Wheat yield prediction by zero sink and equilibrium-type soil phosphorus tests

Diffusive gradients in thin films (DGT) measurements have been shown to outperform other phosphorus (P) tests in soils with strong P sorption, but this has not been confirmed for moderately weathered European soils. We compared the performance of DGT in predicting wheat grain yield in Swedish long-term fertility experiments with those of standard intensity (water-extractable P (P-H₂O)) and quantity (ammonium lactate-extractable P (P-AL)) tests.
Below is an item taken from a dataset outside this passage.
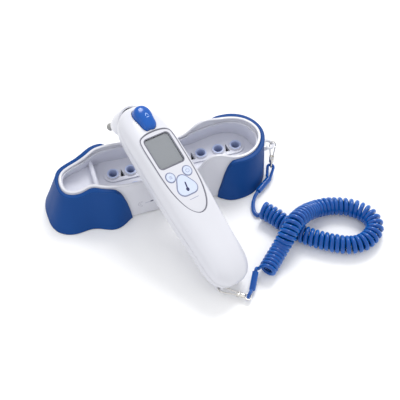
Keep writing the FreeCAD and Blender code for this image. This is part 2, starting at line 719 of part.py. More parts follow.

A Mitscherlich-type model was used to fit wheat yield response to P application rates (0, 15, 30 or 35, and 45 kg P ha^-1 year^-1) in each individual trial replicate to estimate the maximum yield. For trials with clear plateau-type yield responses and the goodness of fit (R²) > 0.75, relative yields (RYs) were calculated for each P treatment and plotted against the soil P test results (n = 143). The goodness of the Mitscherlich-type fits decreased in the following order: DGT-measured P (P-DGT) (R² = 0.35) > P-H₂O (R² = 0.18) > P-AL (R² = 0.13). When excluding soils with P-AL:P-DGT ≥ 0.1 L g^-1, R² was considerably improved to 0.55 for P-AL, 0.46 for P-H₂O, and 0.65 for P-DGT (n = 61). At 95% of maximum yield, the upper limit of P deficiency for P-DGT was 44.8 (the soils with P-AL:P-DGT < 0.1 L g^-1) and 61.9 μg L^-1 (all soils), falling within the range reported for other European and Australian soils (6.0–142 μg L^-1). We show that in the investigated Swedish soils, DGT performed better than the quantity and intensity tests, which is attributed to its ability to capture P diffusion and resupply from the soil solid phase, similar to plant roots in the rhizosphere.